>> Begin GIVEN INFORMATION

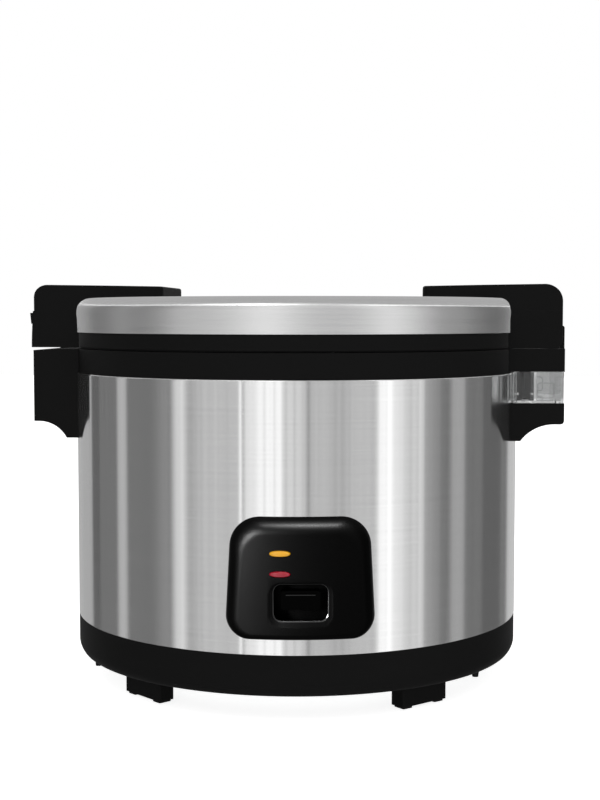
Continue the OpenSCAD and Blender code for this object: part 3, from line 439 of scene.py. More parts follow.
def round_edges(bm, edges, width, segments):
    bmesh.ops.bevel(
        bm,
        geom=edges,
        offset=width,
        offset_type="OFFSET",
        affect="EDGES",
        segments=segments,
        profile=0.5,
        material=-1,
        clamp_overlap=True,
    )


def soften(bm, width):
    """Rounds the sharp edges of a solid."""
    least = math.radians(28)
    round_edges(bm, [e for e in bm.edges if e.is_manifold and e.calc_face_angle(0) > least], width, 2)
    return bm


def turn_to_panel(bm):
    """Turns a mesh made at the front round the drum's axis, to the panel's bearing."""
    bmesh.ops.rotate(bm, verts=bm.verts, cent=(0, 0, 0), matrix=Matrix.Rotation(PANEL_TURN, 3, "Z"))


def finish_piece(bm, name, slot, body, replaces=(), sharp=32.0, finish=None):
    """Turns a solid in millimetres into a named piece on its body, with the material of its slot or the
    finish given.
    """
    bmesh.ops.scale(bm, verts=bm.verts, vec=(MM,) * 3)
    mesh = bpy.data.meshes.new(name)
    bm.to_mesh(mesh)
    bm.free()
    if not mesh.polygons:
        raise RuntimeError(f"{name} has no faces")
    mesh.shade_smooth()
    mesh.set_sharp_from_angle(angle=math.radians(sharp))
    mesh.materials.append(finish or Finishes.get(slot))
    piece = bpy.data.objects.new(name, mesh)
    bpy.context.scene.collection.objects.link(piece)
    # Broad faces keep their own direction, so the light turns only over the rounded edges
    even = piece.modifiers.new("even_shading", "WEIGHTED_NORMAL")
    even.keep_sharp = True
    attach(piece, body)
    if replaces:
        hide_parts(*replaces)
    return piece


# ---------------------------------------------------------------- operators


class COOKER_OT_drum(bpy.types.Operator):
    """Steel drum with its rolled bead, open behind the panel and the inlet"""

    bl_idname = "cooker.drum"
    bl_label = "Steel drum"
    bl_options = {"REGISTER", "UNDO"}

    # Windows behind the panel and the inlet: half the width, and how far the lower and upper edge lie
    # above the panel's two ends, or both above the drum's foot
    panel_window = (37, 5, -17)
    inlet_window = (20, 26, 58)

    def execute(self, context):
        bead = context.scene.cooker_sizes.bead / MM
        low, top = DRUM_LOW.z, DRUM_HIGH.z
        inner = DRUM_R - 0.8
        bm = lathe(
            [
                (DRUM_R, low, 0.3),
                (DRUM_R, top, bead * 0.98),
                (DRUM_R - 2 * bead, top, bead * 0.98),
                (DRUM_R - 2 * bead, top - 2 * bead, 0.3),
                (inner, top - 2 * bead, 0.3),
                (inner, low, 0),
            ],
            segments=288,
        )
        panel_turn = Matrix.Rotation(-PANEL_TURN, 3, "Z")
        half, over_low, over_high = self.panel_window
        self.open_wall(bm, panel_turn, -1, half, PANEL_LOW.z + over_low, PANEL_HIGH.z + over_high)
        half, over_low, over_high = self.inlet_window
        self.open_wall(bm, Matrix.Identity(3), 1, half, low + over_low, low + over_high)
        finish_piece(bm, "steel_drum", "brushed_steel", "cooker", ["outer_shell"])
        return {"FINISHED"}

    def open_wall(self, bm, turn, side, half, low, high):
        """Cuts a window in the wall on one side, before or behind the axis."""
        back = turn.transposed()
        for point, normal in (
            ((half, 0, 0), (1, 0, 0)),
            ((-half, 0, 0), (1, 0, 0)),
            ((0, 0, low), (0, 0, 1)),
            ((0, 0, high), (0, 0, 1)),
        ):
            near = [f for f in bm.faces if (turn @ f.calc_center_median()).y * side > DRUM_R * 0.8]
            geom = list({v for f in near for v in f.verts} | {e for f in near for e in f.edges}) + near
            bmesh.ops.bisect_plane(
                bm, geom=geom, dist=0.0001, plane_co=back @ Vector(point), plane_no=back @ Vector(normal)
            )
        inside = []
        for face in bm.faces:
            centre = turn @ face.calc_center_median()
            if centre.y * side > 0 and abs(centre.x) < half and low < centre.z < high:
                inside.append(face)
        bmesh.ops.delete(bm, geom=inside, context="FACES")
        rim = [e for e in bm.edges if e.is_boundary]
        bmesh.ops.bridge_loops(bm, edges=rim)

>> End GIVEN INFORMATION

▶ **TASK BRIEF**
Print all the data exactly.

▶ **RESULT BELOW**
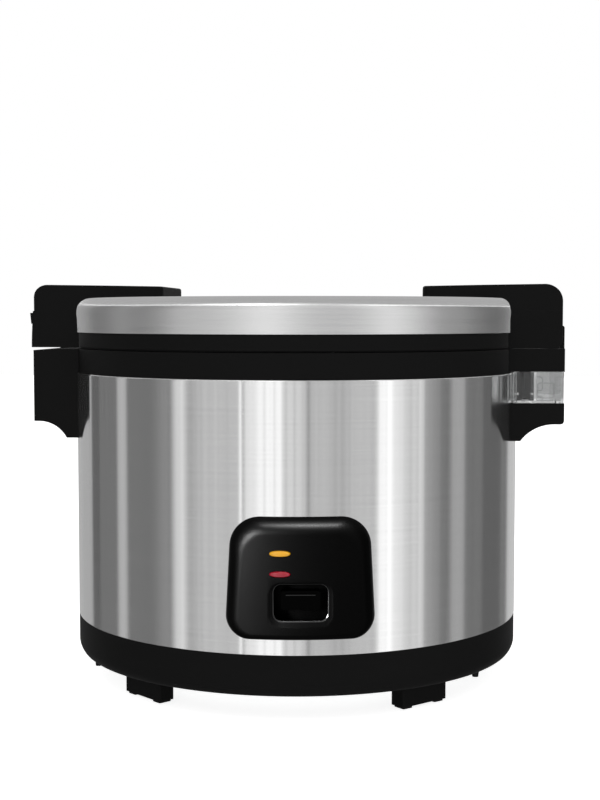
Continue the OpenSCAD and Blender code for this object: part 3, from line 439 of scene.py. More parts follow.
def round_edges(bm, edges, width, segments):
    bmesh.ops.bevel(
        bm,
        geom=edges,
        offset=width,
        offset_type="OFFSET",
        affect="EDGES",
        segments=segments,
        profile=0.5,
        material=-1,
        clamp_overlap=True,
    )


def soften(bm, width):
    """Rounds the sharp edges of a solid."""
    least = math.radians(28)
    round_edges(bm, [e for e in bm.edges if e.is_manifold and e.calc_face_angle(0) > least], width, 2)
    return bm


def turn_to_panel(bm):
    """Turns a mesh made at the front round the drum's axis, to the panel's bearing."""
    bmesh.ops.rotate(bm, verts=bm.verts, cent=(0, 0, 0), matrix=Matrix.Rotation(PANEL_TURN, 3, "Z"))


def finish_piece(bm, name, slot, body, replaces=(), sharp=32.0, finish=None):
    """Turns a solid in millimetres into a named piece on its body, with the material of its slot or the
    finish given.
    """
    bmesh.ops.scale(bm, verts=bm.verts, vec=(MM,) * 3)
    mesh = bpy.data.meshes.new(name)
    bm.to_mesh(mesh)
    bm.free()
    if not mesh.polygons:
        raise RuntimeError(f"{name} has no faces")
    mesh.shade_smooth()
    mesh.set_sharp_from_angle(angle=math.radians(sharp))
    mesh.materials.append(finish or Finishes.get(slot))
    piece = bpy.data.objects.new(name, mesh)
    bpy.context.scene.collection.objects.link(piece)
    # Broad faces keep their own direction, so the light turns only over the rounded edges
    even = piece.modifiers.new("even_shading", "WEIGHTED_NORMAL")
    even.keep_sharp = True
    attach(piece, body)
    if replaces:
        hide_parts(*replaces)
    return piece


# ---------------------------------------------------------------- operators


class COOKER_OT_drum(bpy.types.Operator):
    """Steel drum with its rolled bead, open behind the panel and the inlet"""

    bl_idname = "cooker.drum"
    bl_label = "Steel drum"
    bl_options = {"REGISTER", "UNDO"}

    # Windows behind the panel and the inlet: half the width, and how far the lower and upper edge lie
    # above the panel's two ends, or both above the drum's foot
    panel_window = (37, 5, -17)
    inlet_window = (20, 26, 58)

    def execute(self, context):
        bead = context.scene.cooker_sizes.bead / MM
        low, top = DRUM_LOW.z, DRUM_HIGH.z
        inner = DRUM_R - 0.8
        bm = lathe(
            [
                (DRUM_R, low, 0.3),
                (DRUM_R, top, bead * 0.98),
                (DRUM_R - 2 * bead, top, bead * 0.98),
                (DRUM_R - 2 * bead, top - 2 * bead, 0.3),
                (inner, top - 2 * bead, 0.3),
                (inner, low, 0),
            ],
            segments=288,
        )
        panel_turn = Matrix.Rotation(-PANEL_TURN, 3, "Z")
        half, over_low, over_high = self.panel_window
        self.open_wall(bm, panel_turn, -1, half, PANEL_LOW.z + over_low, PANEL_HIGH.z + over_high)
        half, over_low, over_high = self.inlet_window
        self.open_wall(bm, Matrix.Identity(3), 1, half, low + over_low, low + over_high)
        finish_piece(bm, "steel_drum", "brushed_steel", "cooker", ["outer_shell"])
        return {"FINISHED"}

    def open_wall(self, bm, turn, side, half, low, high):
        """Cuts a window in the wall on one side, before or behind the axis."""
        back = turn.transposed()
        for point, normal in (
            ((half, 0, 0), (1, 0, 0)),
            ((-half, 0, 0), (1, 0, 0)),
            ((0, 0, low), (0, 0, 1)),
            ((0, 0, high), (0, 0, 1)),
        ):
            near = [f for f in bm.faces if (turn @ f.calc_center_median()).y * side > DRUM_R * 0.8]
            geom = list({v for f in near for v in f.verts} | {e for f in near for e in f.edges}) + near
            bmesh.ops.bisect_plane(
                bm, geom=geom, dist=0.0001, plane_co=back @ Vector(point), plane_no=back @ Vector(normal)
            )
        inside = []
        for face in bm.faces:
            centre = turn @ face.calc_center_median()
            if centre.y * side > 0 and abs(centre.x) < half and low < centre.z < high:
                inside.append(face)
        bmesh.ops.delete(bm, geom=inside, context="FACES")
        rim = [e for e in bm.edges if e.is_boundary]
        bmesh.ops.bridge_loops(bm, edges=rim)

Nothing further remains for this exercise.